Two days ago I was shopping at Lowes for replacement garage door weather stripping and a few other items which I put on my Lowes LAR account. I hadn't really looked at the register this time when signing my name on the weird screen with the weird pencil and as I was walking to my truck I glanced to see if my $70 to $80 guess was close. Three Hundred Forty Seven!!!!! She had charged me for fifty two 7' weather strips instead of 2. I usually check my statements each month but never the details, just the fact that yes it was ME who bought these items.
I will forever check at the register from now on.

Mike said...

I bought a $500 item. Swiped my card and the cashier said that it didn't take and to swipe my card again. Well it DID take the first time. Luckily I caught it on the statement.

Jean-Luc Picard said...

That cash register looks so solid and reliable....not like a bar code.

Leslie David said...

At Harris Teeter I get to view the items as they're scanned, so if I know something is off, I'd tell them and make them check it out. I've also noticed that in some stores you can scan the item and find the price before putting it in your basket.

I learned to cashier on a manual register, although not one as old as the one in your picture. I had to enter the item, subtotal, look up the tax on the chart, enter it in and total, and then I had to count back change by hand.

Anonymous said...

Be extremely careful when purchasing a gift card with a debit oard.

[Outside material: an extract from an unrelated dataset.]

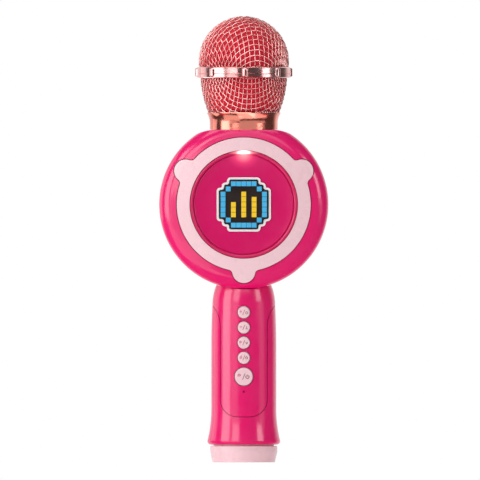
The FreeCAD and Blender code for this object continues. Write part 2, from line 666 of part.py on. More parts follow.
def make_battery():
    low, high, edge = d.tray_floor, d.tray_floor + d.battery_length, d.battery_round
    node("battery_cell", turned("battery_cell", [
        (0, low), (d.battery_radius - edge, low, edge), (d.battery_radius, low + edge),
        (d.battery_radius, high - edge, edge), (d.battery_radius - edge, high),
        (d.nub_radius, high), (d.nub_radius, high + d.nub_height), (0, high + d.nub_height),
    ]), y=d.battery_y)


def make_boards():
    span = (-d.board_half_width, d.board_half_width)
    node("control_board", block("control_board", span, (d.board_low, d.board_high),
                                (d.board_rear, d.board_front)), FRONT,
         -d.board_half_width, -d.board_rear, d.board_low)
    chips = [
        block(f"chip_{index}", (x - wide, x + wide), (z - tall, z + tall),
              (d.board_rear - thick, d.board_rear))
        for index, (wide, tall, thick, x, z) in enumerate(CHIPS)
    ]
    node("board_chips", group("board_chips", chips), FRONT)
    half = d.switch_width / 2
    cases = []
    for index, height in enumerate([*button_heights(), d.power_z]):
        case = block(f"switch_case_{index}", (-half, half), (height - half, height + half),
                     (d.board_front, d.switch_top))
        hole = rod(f"switch_hole_{index}", d.switch_hole_radius, d.switch_hole_floor,
                   d.switch_top + d.overcut, 0, height)
        cases.append(cut(f"switch_{index}", case, hole))
    node("tact_switches", group("tact_switches", cases), FRONT)
    node("indicator_light", turned("indicator_light", [
        (0, d.board_front), (d.indicator_foot, d.board_front), (d.indicator_foot, d.indicator_step),
        (d.indicator_radius, d.indicator_step), (d.indicator_radius, d.indicator_face),
        (0, d.indicator_face),
    ]), FRONT, z=d.indicator_z)


def make_button(label, plunger, height, radius, flange, flange_low):
    """A push button and the switch plunger that it rests on. The button's local Z points at the user."""
    top, edge, side = flange_low + d.flange_thick, d.button_edge, d.button_face - d.button_crown
    crown = tangent_arc(radius - edge, d.button_crown)
    node(label, turned(label, [
        (0, d.stem_low), (d.stem_radius, d.stem_low), (d.stem_radius, flange_low),
        (flange, flange_low), (flange, top), (radius, top), (radius, side - edge, edge),
        (radius - edge, side, crown), (0, d.button_face),
    ]), FRONT, z=height)
    node(plunger, rod(plunger, d.plunger_radius, d.plunger_low, d.stem_low), FRONT,
         y=-d.plunger_low, z=height)


def make_buttons():
    for number, height in enumerate(button_heights(), start=1):
        make_button(f"button_{number}", f"plunger_{number}", height, d.button_radius,
                    d.button_flange, d.flange_low)
    make_button("power_button", "power_plunger", d.power_z, d.power_radius, d.power_flange,
                d.power_flange_low)


def make_charging_socket():
    shell = obround("port_outside", d.port_length, d.port_width, d.port_low, d.port_top)
    inside = obround("port_inside", d.port_length - 2 * d.port_wall, d.port_width - 2 * d.port_wall,
                     d.port_low - d.overcut, d.port_floor)
    node("charge_port", cut("charge_port", shell, inside))
    length, thick = d.tongue_half_length, d.contact_half_thick
    node("charge_tongue", block("charge_tongue", (-length, length), (-thick, thick),
                                (d.contact_low, d.port_floor)),
         x=-length, y=-thick, z=d.contact_low)
    half = d.charge_half_width
    node("charge_board", block("charge_board", (-half, half), (d.charge_front, d.charge_rear),
                               (d.charge_low, d.charge_top)),
         x=-half, y=d.charge_front, z=d.charge_low)


# Round body

def make_front_shell():
    pocket = cut("trim_pocket", slab("trim_pocket_plan", trim_outline(d.trim_gap),
                                     d.cutter_low, d.cutter_depth),
                 drum_half("trim_pocket_floor", d.trim_pocket))
    window = rod("display_window", d.trim_bore, d.led_board_rear, d.cutter_depth)
    bosses = [rod(f"front_boss_{index}", d.front_boss, 0, d.post_top, x, y)
              for index, (x, y) in enumerate(BODY_SCREWS)]
    led_bosses = [rod(f"led_boss_{index}", d.led_boss, d.led_board_front,
                      d.cavity_depth + d.boss_bite, x, y)
                  for index, (x, y) in enumerate(LED_SCREWS)]
    pilots = [rod(f"front_pilot_{index}", d.screw_radius, -d.overcut, d.body_pilot_depth, x, y)
              for index, (x, y) in enumerate(BODY_SCREWS)]
    led_pilots = [rod(f"led_pilot_{index}", d.screw_radius, d.led_board_rear,
                      d.led_board_rear + d.led_screw_length + d.pilot_spare, x, y)
                  for index, (x, y) in enumerate(LED_SCREWS)]
    hollow = cut("front_trimmed", body_shell("front"), pocket, window)
    solid = fused("front_solid", hollow, *bosses, *led_bosses)
    node("front_body_shell", cut("front_body_shell", solid, *pilots, *led_pilots,
                                 *top_and_neck_holes("front_hole"),
                                 *head_screw_holes("front_head_hole", 1)), FRONT, z=d.body_z)
    screws("body_screws", d.body_screw_length, -d.body_screw_seat, BODY_SCREWS, FRONT, d.body_z)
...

A Wal-Mart clerk handed me a gift card intended for my daughter-in-law supposedly with $150.00 on it. When she received it via the US mail, it was worth $2.00. She mailed it back to me, where I anticipated a real hassle.

To Wal-Mart's credit, (pun intended), they had the electronic ability to trace and print out the entire transaction, identify the cashier, give me a new card, and cahsier the cashier. It seems he had palmed the real card, giving me one that had been severely used.

The only delay was that only one manager knew how to recover all the vital information, and getting him and me together took another day.

I recommend that once you buy a gift card anywhere, go immediately to the card-check machine, and check it out, wherever you buy it. If they don't have a check station, buy the card for $1.00 more than you intend to give, and buy a $1.00 item immediately.

You'll have a written receipt that shows the remaining amount on the card, independent of the one you got at the register. Save them both until you are certain the transaction went as planned.